Rob van Vuuren

The magic of threesomes

2011-07-28 07:45
There is a terrifying moment in the latest and final instalment of the Harry Potter franchise when you feel that it might just be too much.

No, it's not when, at the end of the film, you see those pesky kids all grown-up and realise that as adults, Ron is a ginger man with a paunch and Harry looks pervy standing next to children.

And no, its not the moment when you reflect on the fact that these movies have made about as much money for Warner Bros as Rupert Murdoch has to spend on his lawyer.

Its also not the moment of outrage when you sit there watching little Hermione Granger act her face off as you rage against the fact that the Hollywood Associated Press doesn’t have a "Most Earnest Face Acting in a Scene" award at the Oscars, because dammit man if there isn’t, this girl is going to pull a muscle for nothing.

No, the moment I’m talking about is way more sinister. It’s the moment after they escape from the bank on the back of a giant albino dragon (which is how I’ve always wanted to exit Absa) and jump off into an icy looking lake somewhere in magic land and, after swimming to the grassy embankment, begin to undress.

Strip


That’s the moment when you feel this reeling behemoth of popular culture begins to teeter like one of the giants being felled by the exploding laser wand magic of the good guys protecting Dr X’s school of magic. The filmmakers sense that this is that moment too and they push it for all its worth.

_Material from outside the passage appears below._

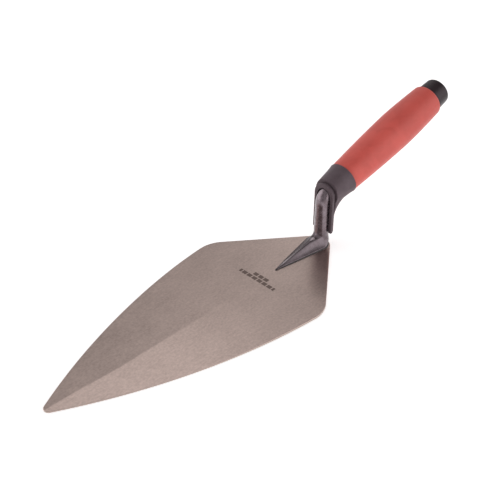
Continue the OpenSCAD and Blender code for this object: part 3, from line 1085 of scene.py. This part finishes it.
def add_dome():
    """A dim white dome, brighter towards both ends of a level axis across the view."""
    world = bpy.data.worlds.new("studio")
    world.use_nodes = True
    tree = world.node_tree
    background = tree.nodes["Background"]
    background.inputs["Color"].default_value = DOME_COLOUR
    direction = tree.nodes.new("ShaderNodeTexCoord").outputs["Generated"]
    side = tree.nodes.new("ShaderNodeVectorMath")
    side.operation = "DOT_PRODUCT"
    side.inputs[1].default_value = towards(DOME_AZIMUTH, 0)
    tree.links.new(direction, side.inputs[0])
    reach = tree.nodes.new("ShaderNodeMath")
    reach.operation = "ABSOLUTE"
    tree.links.new(side.outputs["Value"], reach.inputs[0])
    glow = map_range(tree, reach.outputs[0], DOME_DIM, DOME_BRIGHT, *DOME_FADE)
    glow.interpolation_type = "SMOOTHSTEP"
    tree.links.new(glow.outputs["Result"], background.inputs["Strength"])
    bpy.context.scene.world = world


def add_studio():
    """A plain pale floor under the dome, with two soft lights behind the tool."""
    bpy.ops.mesh.primitive_plane_add(size=FLOOR_SIZE, location=(0, 0, -FLOOR_DROP))
    floor = bpy.context.object
    floor.name = "floor"
    m = Nodes("pale_floor")
    tone = m.noise(40, 3, 0.5)
    colour = m.blend(m.span(tone, 0, 1), (0.84, 0.84, 0.84), (0.86, 0.86, 0.86))
    m.set(Base_Color=colour, Roughness=0.9, Specular_IOR_Level=0.1)
    m.set(Emission_Color=(1.0, 0.99, 0.985), Emission_Strength=FLOOR_GLOW)
    floor.data.materials.append(m.material)
    add_dome()
    soft_light("back_softbox", 150, 58, 1.03, 0.88, 0.6, roll=35)
    soft_light("low_softbox", 114, 28, 1.2, 0.6, 0.5)
    bpy.context.scene.view_settings.view_transform = "Standard"


add_camera()
add_studio()

FORGED = forged_steel("forged_steel", FORGED_DARK, FORGED_LIGHT, FORGED_ROUGH, foot=True)
# the weld bead: burnt steel with painted shade
BURNT = forged_steel("weld_steel", BURNT_AND_SHADE_DARK, BURNT_AND_SHADE_LIGHT, BURNT_ROUGH)
MATT_BLACK = moulded_plastic("matt_black_plastic", MATT_DARK, MATT_LIGHT, MATT_ROUGH, 0.45)
GLOSS_BLACK = moulded_plastic("gloss_black_plastic", GLOSS_DARK, GLOSS_LIGHT, GLOSS_ROUGH, 0.35)
place(build_blade(), "blade", ground_steel())
place(build_shank(), "shank", FORGED)
place(build_weld(), "foot_weld", BURNT)
core = build_core()
combine(core, core_tube(), "UNION")       # joined last, so that its rings stay crisp
place(core, "handle_core", MATT_BLACK)
place(build_grip(), "grip_sleeve", soft_rubber(), 50)
place(build_cap(), "butt_cap", GLOSS_BLACK, 50)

The camera begins to circle these three children we’ve watched grow up as they begin to strip. It’s dizzying, arousing and scary all at the same time. Like when Candice Hillebrand posed for FHM but this time with smaller boobs and two guys thrown in (maybe Trompie and the guy who played Die Swart Kat).

When you think about it, it was inevitable really; the Hermione, Ron, Harry threesome. I wouldn’t be surprised if they had played a couple of games of "Brokeback Wizards and Witches" when they were stuck in that tent in the last film. I mean come on, they’re teenagers on the verge of adulthood facing almost certain doom whilst hiding out in a magical tent…what would you do?

Orgy

But I digress, back to that moment.

There is a definite relief when you notice that no matter how much the camera swirls or the music builds, Hermione is not taking her top off and we are not going to have to be subjected to some kind of Freudian Potter orgy.

"Harry Does Hogwarts" would be the proverbial step too far I think. Instead we must simply endure the reveal of these two pasty young torsos as they shiver and plot their next course of action against You Know What. And no, I’m not talking about Voldemort (beautifully played by Ralph Fiennes who seems to be having about as much fun as a man can have without a nose). I’m talking about the inevitable career-death that seems to follow child stardom.